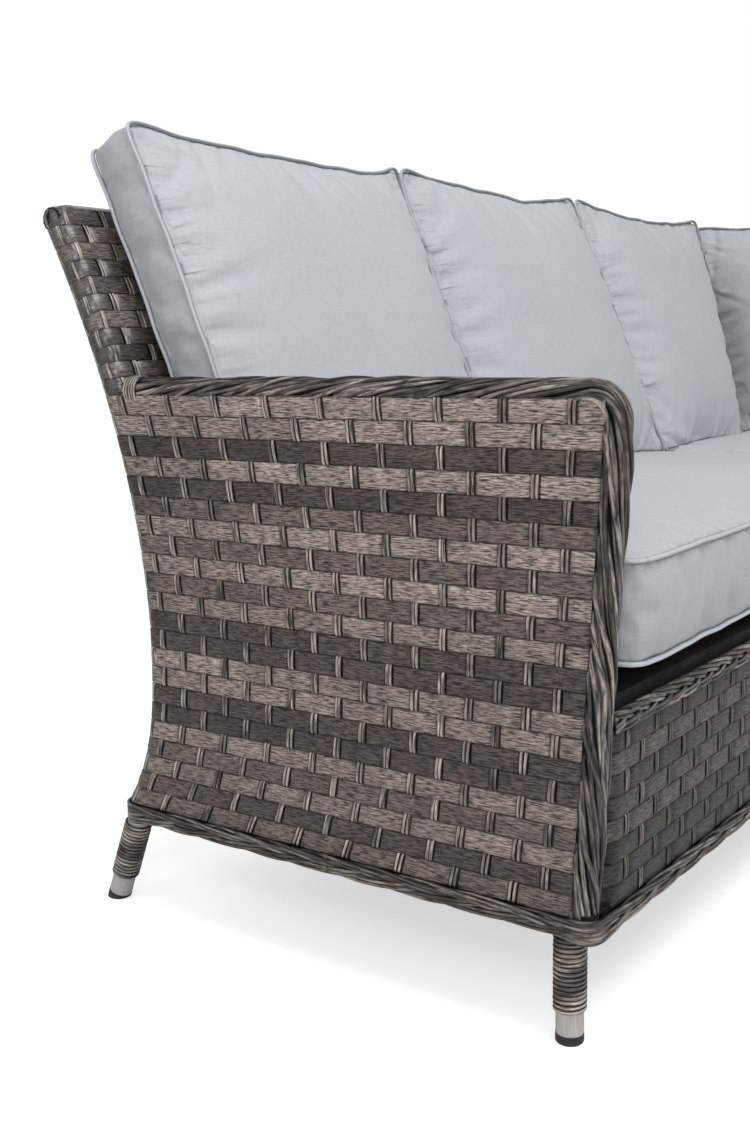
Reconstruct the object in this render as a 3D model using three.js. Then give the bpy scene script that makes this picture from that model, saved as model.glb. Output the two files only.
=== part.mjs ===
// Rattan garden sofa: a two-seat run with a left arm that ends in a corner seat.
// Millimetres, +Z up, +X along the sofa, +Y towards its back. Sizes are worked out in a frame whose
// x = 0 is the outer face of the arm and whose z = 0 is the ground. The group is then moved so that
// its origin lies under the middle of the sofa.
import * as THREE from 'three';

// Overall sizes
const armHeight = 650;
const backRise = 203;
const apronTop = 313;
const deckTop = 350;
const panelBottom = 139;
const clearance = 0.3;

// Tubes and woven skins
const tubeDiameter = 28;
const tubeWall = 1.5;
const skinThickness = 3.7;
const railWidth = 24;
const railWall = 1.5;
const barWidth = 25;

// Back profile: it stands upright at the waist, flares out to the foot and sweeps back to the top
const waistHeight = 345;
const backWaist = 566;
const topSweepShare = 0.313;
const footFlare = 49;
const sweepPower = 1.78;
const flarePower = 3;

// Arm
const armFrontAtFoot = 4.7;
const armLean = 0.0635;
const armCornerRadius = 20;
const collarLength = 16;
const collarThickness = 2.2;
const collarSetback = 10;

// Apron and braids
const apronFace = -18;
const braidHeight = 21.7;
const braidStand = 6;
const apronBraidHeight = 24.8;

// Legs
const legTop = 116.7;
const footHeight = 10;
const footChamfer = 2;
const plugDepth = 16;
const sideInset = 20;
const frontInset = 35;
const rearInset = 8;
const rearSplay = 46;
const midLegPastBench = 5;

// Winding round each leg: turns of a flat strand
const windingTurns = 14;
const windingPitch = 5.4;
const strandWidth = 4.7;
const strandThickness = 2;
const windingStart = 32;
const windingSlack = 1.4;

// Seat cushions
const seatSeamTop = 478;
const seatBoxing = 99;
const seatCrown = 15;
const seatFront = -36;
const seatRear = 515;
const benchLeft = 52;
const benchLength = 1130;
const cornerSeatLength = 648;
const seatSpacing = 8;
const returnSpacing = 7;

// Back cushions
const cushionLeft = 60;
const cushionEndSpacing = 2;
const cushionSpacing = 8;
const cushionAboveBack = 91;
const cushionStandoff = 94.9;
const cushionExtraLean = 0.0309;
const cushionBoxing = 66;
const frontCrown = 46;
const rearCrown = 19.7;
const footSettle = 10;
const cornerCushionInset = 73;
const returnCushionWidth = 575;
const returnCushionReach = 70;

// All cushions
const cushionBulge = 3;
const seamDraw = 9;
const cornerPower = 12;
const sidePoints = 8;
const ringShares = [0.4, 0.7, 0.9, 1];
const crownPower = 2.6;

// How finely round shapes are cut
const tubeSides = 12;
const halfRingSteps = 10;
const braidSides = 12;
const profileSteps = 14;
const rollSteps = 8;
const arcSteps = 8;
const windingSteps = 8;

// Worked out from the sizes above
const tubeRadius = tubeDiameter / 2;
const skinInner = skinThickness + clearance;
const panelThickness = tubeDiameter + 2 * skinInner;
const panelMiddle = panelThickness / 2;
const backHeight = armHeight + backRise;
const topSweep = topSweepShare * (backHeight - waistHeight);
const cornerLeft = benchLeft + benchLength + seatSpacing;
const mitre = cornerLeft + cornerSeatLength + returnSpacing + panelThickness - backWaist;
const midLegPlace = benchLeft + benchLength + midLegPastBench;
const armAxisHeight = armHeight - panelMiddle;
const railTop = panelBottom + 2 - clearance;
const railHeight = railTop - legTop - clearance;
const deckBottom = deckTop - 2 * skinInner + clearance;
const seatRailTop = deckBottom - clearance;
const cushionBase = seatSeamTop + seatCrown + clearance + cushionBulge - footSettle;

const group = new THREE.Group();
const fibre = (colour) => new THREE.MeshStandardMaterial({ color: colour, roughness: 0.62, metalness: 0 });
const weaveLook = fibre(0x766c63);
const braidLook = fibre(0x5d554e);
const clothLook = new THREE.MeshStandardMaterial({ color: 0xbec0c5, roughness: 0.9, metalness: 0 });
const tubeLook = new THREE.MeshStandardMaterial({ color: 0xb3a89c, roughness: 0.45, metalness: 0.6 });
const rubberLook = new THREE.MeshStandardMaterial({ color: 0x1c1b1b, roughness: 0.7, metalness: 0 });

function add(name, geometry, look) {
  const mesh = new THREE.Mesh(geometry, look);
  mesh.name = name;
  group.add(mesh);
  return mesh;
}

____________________

Problem: Write out the whole listing again. Match it word for word.

Written solution:
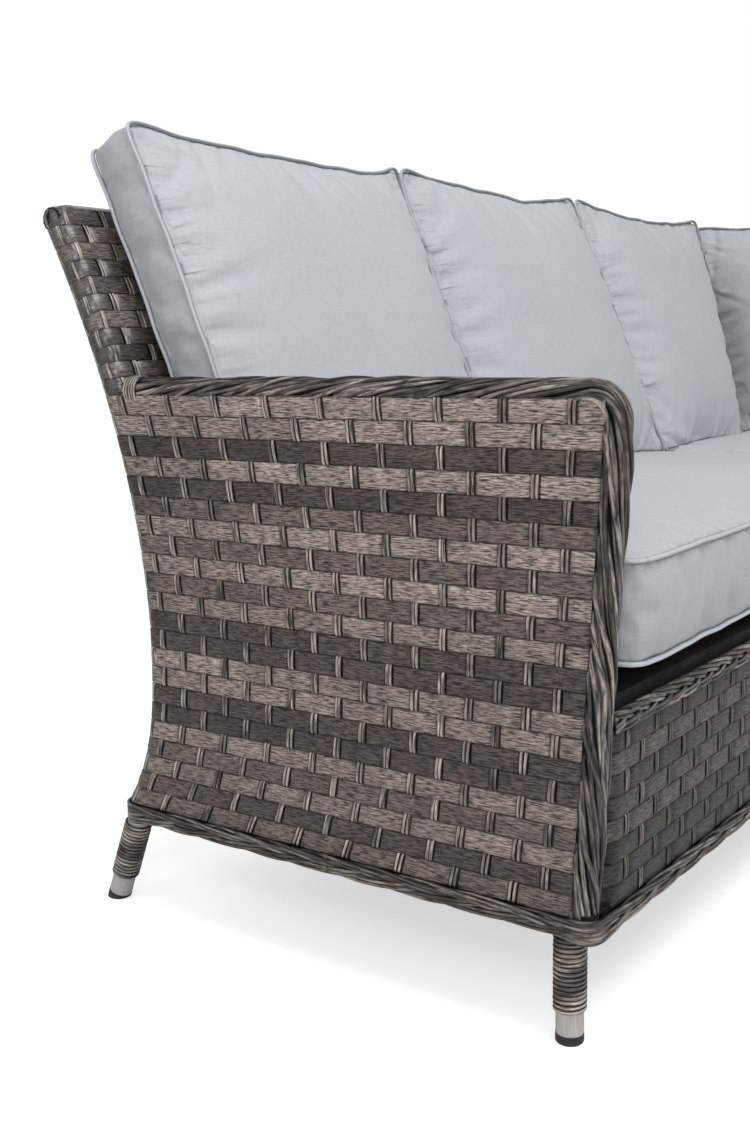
Reconstruct the object in this render as a 3D model using three.js. Then give the bpy scene script that makes this picture from that model, saved as model.glb. Output the two files only.
=== part.mjs ===
// Rattan garden sofa: a two-seat run with a left arm that ends in a corner seat.
// Millimetres, +Z up, +X along the sofa, +Y towards its back. Sizes are worked out in a frame whose
// x = 0 is the outer face of the arm and whose z = 0 is the ground. The group is then moved so that
// its origin lies under the middle of the sofa.
import * as THREE from 'three';

// Overall sizes
const armHeight = 650;
const backRise = 203;
const apronTop = 313;
const deckTop = 350;
const panelBottom = 139;
const clearance = 0.3;

// Tubes and woven skins
const tubeDiameter = 28;
const tubeWall = 1.5;
const skinThickness = 3.7;
const railWidth = 24;
const railWall = 1.5;
const barWidth = 25;

// Back profile: it stands upright at the waist, flares out to the foot and sweeps back to the top
const waistHeight = 345;
const backWaist = 566;
const topSweepShare = 0.313;
const footFlare = 49;
const sweepPower = 1.78;
const flarePower = 3;

// Arm
const armFrontAtFoot = 4.7;
const armLean = 0.0635;
const armCornerRadius = 20;
const collarLength = 16;
const collarThickness = 2.2;
const collarSetback = 10;

// Apron and braids
const apronFace = -18;
const braidHeight = 21.7;
const braidStand = 6;
const apronBraidHeight = 24.8;

// Legs
const legTop = 116.7;
const footHeight = 10;
const footChamfer = 2;
const plugDepth = 16;
const sideInset = 20;
const frontInset = 35;
const rearInset = 8;
const rearSplay = 46;
const midLegPastBench = 5;

// Winding round each leg: turns of a flat strand
const windingTurns = 14;
const windingPitch = 5.4;
const strandWidth = 4.7;
const strandThickness = 2;
const windingStart = 32;
const windingSlack = 1.4;

// Seat cushions
const seatSeamTop = 478;
const seatBoxing = 99;
const seatCrown = 15;
const seatFront = -36;
const seatRear = 515;
const benchLeft = 52;
const benchLength = 1130;
const cornerSeatLength = 648;
const seatSpacing = 8;
const returnSpacing = 7;

// Back cushions
const cushionLeft = 60;
const cushionEndSpacing = 2;
const cushionSpacing = 8;
const cushionAboveBack = 91;
const cushionStandoff = 94.9;
const cushionExtraLean = 0.0309;
const cushionBoxing = 66;
const frontCrown = 46;
const rearCrown = 19.7;
const footSettle = 10;
const cornerCushionInset = 73;
const returnCushionWidth = 575;
const returnCushionReach = 70;

// All cushions
const cushionBulge = 3;
const seamDraw = 9;
const cornerPower = 12;
const sidePoints = 8;
const ringShares = [0.4, 0.7, 0.9, 1];
const crownPower = 2.6;

// How finely round shapes are cut
const tubeSides = 12;
const halfRingSteps = 10;
const braidSides = 12;
const profileSteps = 14;
const rollSteps = 8;
const arcSteps = 8;
const windingSteps = 8;

// Worked out from the sizes above
const tubeRadius = tubeDiameter / 2;
const skinInner = skinThickness + clearance;
const panelThickness = tubeDiameter + 2 * skinInner;
const panelMiddle = panelThickness / 2;
const backHeight = armHeight + backRise;
const topSweep = topSweepShare * (backHeight - waistHeight);
const cornerLeft = benchLeft + benchLength + seatSpacing;
const mitre = cornerLeft + cornerSeatLength + returnSpacing + panelThickness - backWaist;
const midLegPlace = benchLeft + benchLength + midLegPastBench;
const armAxisHeight = armHeight - panelMiddle;
const railTop = panelBottom + 2 - clearance;
const railHeight = railTop - legTop - clearance;
const deckBottom = deckTop - 2 * skinInner + clearance;
const seatRailTop = deckBottom - clearance;
const cushionBase = seatSeamTop + seatCrown + clearance + cushionBulge - footSettle;

const group = new THREE.Group();
const fibre = (colour) => new THREE.MeshStandardMaterial({ color: colour, roughness: 0.62, metalness: 0 });
const weaveLook = fibre(0x766c63);
const braidLook = fibre(0x5d554e);
const clothLook = new THREE.MeshStandardMaterial({ color: 0xbec0c5, roughness: 0.9, metalness: 0 });
const tubeLook = new THREE.MeshStandardMaterial({ color: 0xb3a89c, roughness: 0.45, metalness: 0.6 });
const rubberLook = new THREE.MeshStandardMaterial({ color: 0x1c1b1b, roughness: 0.7, metalness: 0 });

function add(name, geometry, look) {
  const mesh = new THREE.Mesh(geometry, look);
  mesh.name = name;
  group.add(mesh);
  return mesh;
}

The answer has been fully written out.